We have also learned something very disturbing – that search engines are influencing far more than what people buy and whom they vote for. We now have evidence suggesting that on virtually all issues where people are initially undecided, search rankings are impacting almost every decision that people make. They are having an impact on the opinions, beliefs, attitudes and behaviours of internet users worldwide – entirely without people’s knowledge that this is occurring. This is happening with or without deliberate intervention by company officials; even so-called ‘organic’ search processes regularly generate search results that favour one point of view, and that in turn has the potential to tip the opinions of millions of people who are undecided on an issue.

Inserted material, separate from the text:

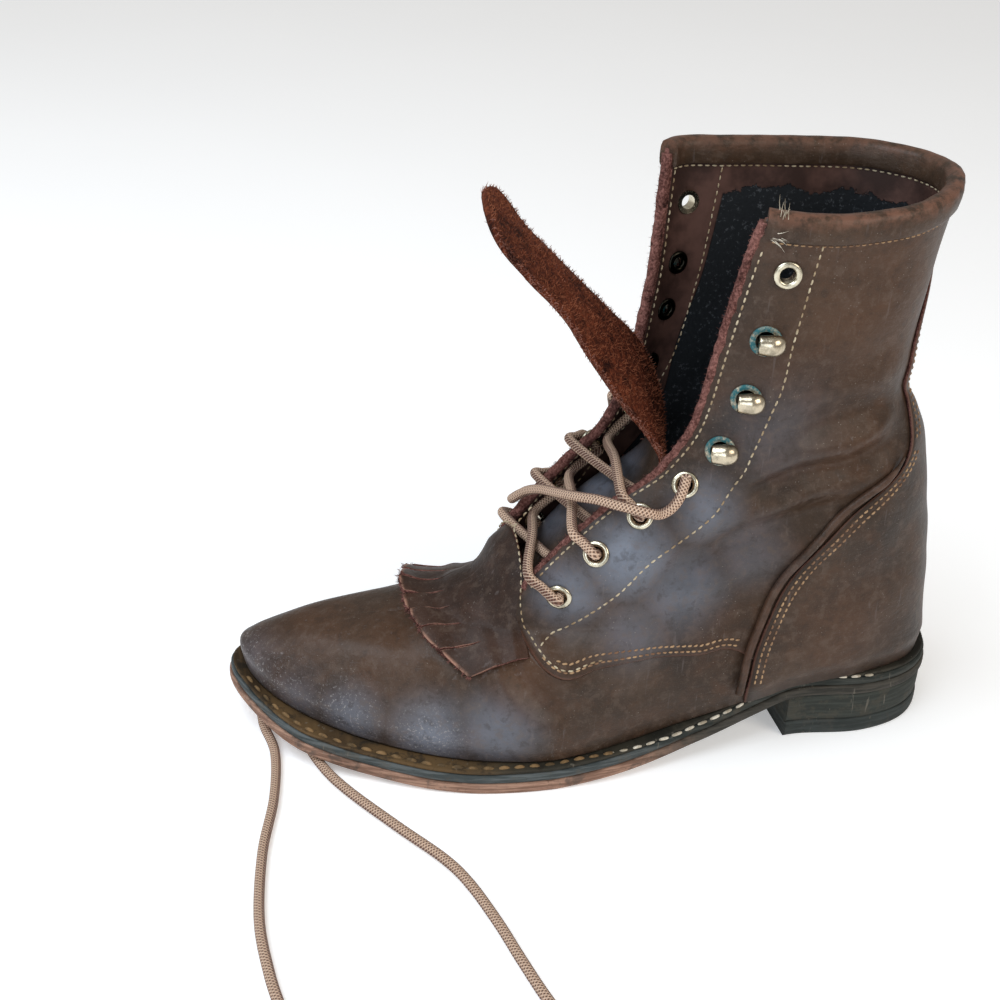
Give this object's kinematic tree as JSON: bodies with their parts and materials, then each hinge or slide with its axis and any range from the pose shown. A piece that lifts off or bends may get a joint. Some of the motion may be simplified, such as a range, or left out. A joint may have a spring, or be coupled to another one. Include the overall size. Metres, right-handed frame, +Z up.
{
  "type": "lace-up boot",
  "caption": "Ankle-high leather lace-up boot for the left foot, with a stitched welted sole, low block heel, fringe over the vamp, eyelets and hooks.",
  "frame": {"origin": "centre of the heel's rest face, on the floor", "axes": "+X towards the toe, +Y to the outer (lateral) side of this left boot, +Z up"},
  "size_m": [0.3009, 0.2595, 0.2385],
  "materials": {
    "upper_leather": "oiled, worn",
    "sole_edge_leather": "raw edge",
    "sole_rubber": "matte, scuffed",
    "welt_leather": "stitched",
    "suede": "napped",
    "insole_lining": "matte",
    "lace_braid": "braided",
    "aged_brass": "aged, with patina"
  },
  "bodies": {
    "root": {"outsole": "sole_edge_leather", "midsole": "sole_rubber", "welt": "welt_leather", "heel_stack": "sole_rubber", "top_lift": "sole_rubber", "insole": "insole_lining", "upper": "upper_leather", "counter": "upper_leather", "collar_binding": "upper_leather", "tongue": "suede", "fringe": "upper_leather", "counter_piping_lateral": "upper_leather", "eyelet_lateral_1": "aged_brass", "eyelet_lateral_2": "aged_brass", "eyelet_lateral_3": "aged_brass", "eyelet_lateral_4": "aged_brass", "eyelet_lateral_8": "aged_brass", "hook_lateral_5": "aged_brass", "hook_lateral_6": "aged_brass", "hook_lateral_7": "aged_brass", "counter_piping_medial": "upper_leather", "eyelet_medial_1": "aged_brass", "eyelet_medial_2": "aged_brass", "eyelet_medial_3": "aged_brass", "eyelet_medial_4": "aged_brass", "eyelet_medial_8": "aged_brass", "hook_medial_5": "aged_brass", "hook_medial_6": "aged_brass", "hook_medial_7": "aged_brass", "lace_crossing_1": "lace_braid", "lace_crossing_2": "lace_braid", "lace_crossing_3": "lace_braid", "lace_end_lateral": "lace_braid", "lace_end_medial": "lace_braid"}
  },
  "joints": []
}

In one of our recent experiments, biased search results shifted people’s opinions about the value of fracking by 33.9 per cent.

Perhaps even more disturbing is that the handful of people who do show awareness that they are viewing biased search rankings shift even further in the predicted direction; simply knowing that a list is biased doesn’t necessarily protect you from SEME’s power.

Remember what the search algorithm is doing: in response to your query, it is selecting a handful of webpages from among the billions that are available, and it is ordering those webpages using secret criteria. Seconds later, the decision you make or the opinion you form – about the best toothpaste to use, whether fracking is safe, where you should go on your next vacation, who would make the best president, or whether global warming is real – is determined by that short list you are shown, even though you have no idea how the list was generated.

Meanwhile, behind the scenes, a consolidation of search engines has been quietly taking place, so that more people are using the dominant search engine even when they think they are not. Because Google is the best search engine, and because crawling the rapidly expanding internet has become prohibitively expensive, more and more search engines are drawing their information from the leader rather than generating it themselves. The most recent deal, revealed in a Securities and Exchange Commission filing in October 2015, was between Google and Yahoo! Inc.

Looking ahead to the November 2016 US presidential election, I see clear signs that Google is backing Hillary Clinton. In April 2015, Clinton hired Stephanie Hannon away from Google to be her chief technology officer and, a few months ago, Eric Schmidt, chairman of the holding company that controls Google, set up a semi-secret company – The Groundwork – for the specific purpose of putting Clinton in office. The formation of The Groundwork prompted Julian Assange, founder of Wikileaks, to dub Google Clinton’s ‘secret weapon’ in her quest for the US presidency.

We now estimate that Hannon’s old friends have the power to drive between 2.6 and 10.4 million votes to Clinton on election day with no one knowing that this is occurring and without leaving a paper trail. They can also help her win the nomination, of course, by influencing undecided voters during the primaries. Swing voters have always been the key to winning elections, and there has never been a more powerful, efficient or inexpensive way to sway them than SEME.

We are living in a world in which a handful of high-tech companies, sometimes working hand-in-hand with governments, are not only monitoring much of our activity, but are also invisibly controlling more and more of what we think, feel, do and say. The technology that now surrounds us is not just a harmless toy; it has also made possible undetectable and untraceable manipulations of entire populations – manipulations that have no precedent in human history and that are currently well beyond the scope of existing regulations and laws. The new hidden persuaders are bigger, bolder and badder than anything Vance Packard ever envisioned. If we choose to ignore this, we do so at our peril.